Wird durch Verarbeitung von beweglichen Sachen eine neue bewegliche Sache erschaffen, richtet sich der Eigentumserwerb nach § 950 BGB. Der Hersteller der neuen Sache wird Eigentümer. Hersteller ist, wer nach der Verkehrsauffassung die Organisationshoheit über den Produktionsprozess innehat und das Verwendungsrisiko der hergestellten Sache trägt. Ob vertraglich festgelegt werden kann, wer Hersteller sein soll (Verarbeitungsklausel), ist umstritten. Das Problem haben wir Dir in einem eigenen Video erklärt. Damit § 950 BGB eingreift, darf der Verarbeitungswert nicht erheblich geringer sein als der Materialwert. Der Gesamtwert der neuen Sache muss mindestens 160% des Materialwertes ausmachen. Bsp.: Tischler A verarbeitet Holzbretter (Wert: 100€) zu einem Tisch (Wert: 170€). Der Verarbeitungswert (70€) ist nicht erheblich geringer als der Materialwert (100€). Hersteller A wird Eigentümer des Tisches gem. § 950 BGB. 

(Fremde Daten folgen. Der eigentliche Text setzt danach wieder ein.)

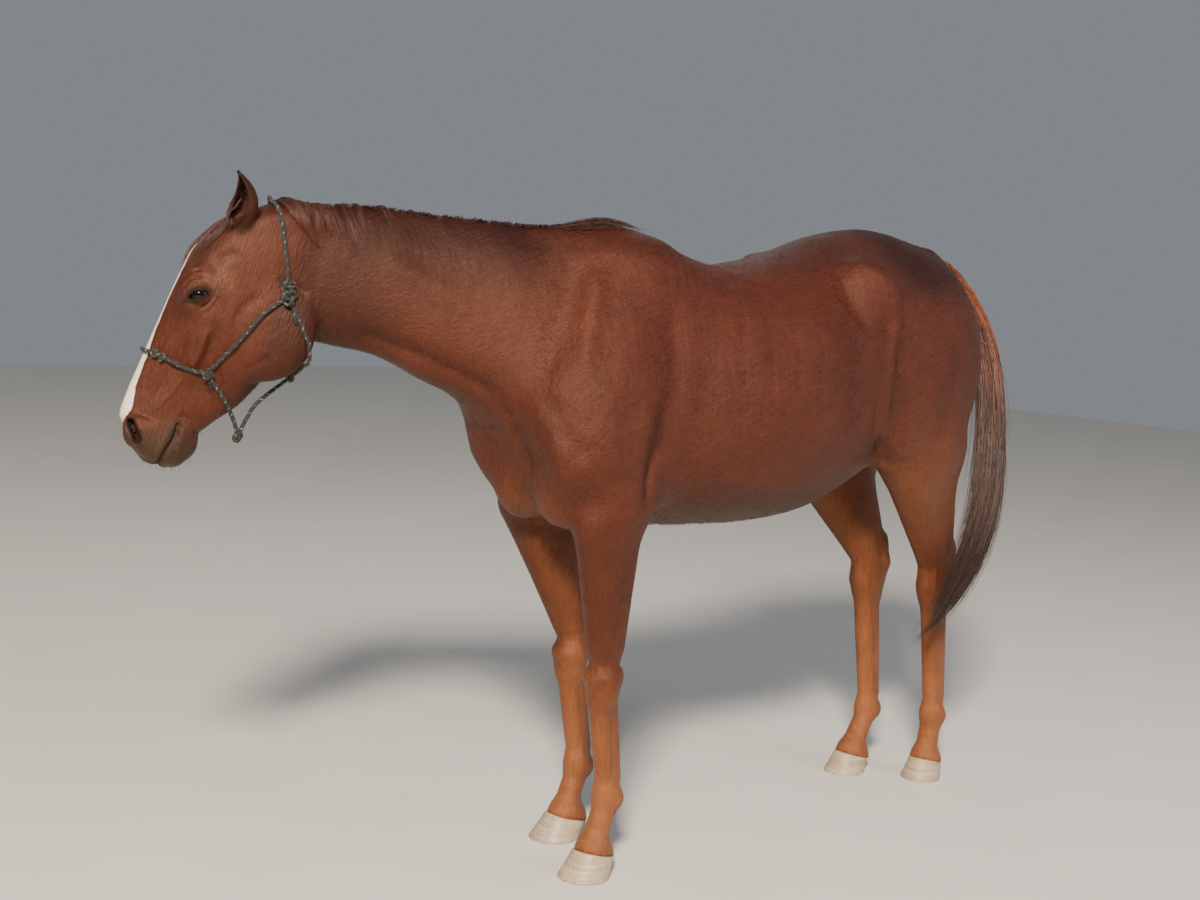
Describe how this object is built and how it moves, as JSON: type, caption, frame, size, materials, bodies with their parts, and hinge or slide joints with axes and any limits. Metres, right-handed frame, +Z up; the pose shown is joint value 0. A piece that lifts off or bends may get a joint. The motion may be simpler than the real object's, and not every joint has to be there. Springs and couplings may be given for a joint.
{
  "type": "horse",
  "caption": "Life-size still model of a standing chestnut riding horse in a knotted rope halter, head a little lowered and turned to its right.",
  "frame": {"origin": "on the floor, at the middle of the model's bounding box in X and Y", "axes": "+X towards the tail, -Y towards the horse's left side, +Z up"},
  "size_m": [2.4606, 0.723, 1.5379],
  "materials": {
    "coat": "short glossy red-brown summer coat, more orange on the lower legs, white stripe down the face",
    "long_hair": "long straight hair, red-brown at the roots and paler towards the tips",
    "hoof_horn": "unshod grey-beige horn, dry and dusty, with fine growth rings",
    "eye": "dark brown wet eyeball",
    "halter_rope": "braided dark green and grey cord with pale flecks"
  },
  "bodies": {
    "root": {"head": "coat", "neck": "coat", "trunk": "coat", "hindquarters": "coat", "foreleg_left_upper": "coat", "foreleg_left_lower": "coat", "foreleg_right_upper": "coat", "foreleg_right_lower": "coat", "hindleg_left_upper": "coat", "hindleg_left_lower": "coat", "hindleg_right_upper": "coat", "hindleg_right_lower": "coat", "ear_left": "coat", "ear_right": "coat", "mane": "long_hair", "forelock": "long_hair", "tail": "long_hair", "foreleg_left_hoof": "hoof_horn", "foreleg_right_hoof": "hoof_horn", "hindleg_left_hoof": "hoof_horn", "hindleg_right_hoof": "hoof_horn", "eye_left": "eye", "eye_right": "eye", "halter_knot_chin": "halter_rope", "halter_knot_jaw": "halter_rope", "halter_jaw": "halter_rope", "halter_knot_throat_left": "halter_rope", "halter_knot_throat_right": "halter_rope", "halter_knot_side_left": "halter_rope", "halter_knot_side_right": "halter_rope", "halter_knot_nose_left": "halter_rope", "halter_knot_nose_right": "halter_rope", "halter_crown_left": "halter_rope", "halter_crown_right": "halter_rope", "halter_cheek_left": "halter_rope", "halter_cheek_right": "halter_rope", "halter_noseband_left": "halter_rope", "halter_noseband_right": "halter_rope", "halter_chin_left": "halter_rope", "halter_chin_right": "halter_rope", "halter_throat_left": "halter_rope", "halter_throat_right": "halter_rope"}
  },
  "joints": []
}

3.) Erzeugnisse und sonstige Bestandteile (§§ 953 ff. BGB)

Solange Erzeugnisse und Bestandteile wesentlicher Bestandteil (§ 93 BGB) der Hauptsache sind, kann man an ihnen kein Eigentum erwerben. Werden sie jedoch abgetrennt, erwirbt grundsätzlich der Eigentümer der Hauptsache (z.B. Kuh) gem. § 953 BGB Eigentum an den Erzeugnissen und sonstigen Bestandteilen (z.B. Milch). Ausnahmen gelten jedoch für den Nutzungsberechtigten (§ 954 BGB), den gutgläubigen Eigenbesitzer (§ 955 BGB) und den Aneignungsberechtigten (§ 956 BGB)

4.) Aneignung herrenloser Sachen (§§ 958 ff. BGB)

Sachen ohne Eigentümer kann sich jeder aneignen, der sie in Eigenbesitz nimmt (§ 958 BGB). Eine Sache wird herrenlos, wenn der alte Eigentümer sein Eigentum aufgibt (§ 959 BGB). Bsp.: A lässt eine Zeitschrift, die er fertig gelesen hat, absichtlich in der U-Bahn liegen. B nimmt die Zeitschrift an sich und wird Eigentümer.

5.) Fund verlorener Sachen (§§ 965 ff. BGB)

An besitzlosen aber nicht herrenlosen Sachen kann der Finder unter den Voraussetzungen von § 973 BGB Eigentum erwerben. Handelt es sich jedoch um einen Schatzfund (§ 984 BGB) wird das Eigentum halbiert: Eine Hälfte steht dem Entdecker zu, die andere Hälfte steht dem Eigentümer der Sache zu, in der der Schatz verborgen war (z.B. Eigentümer des Grundstücks).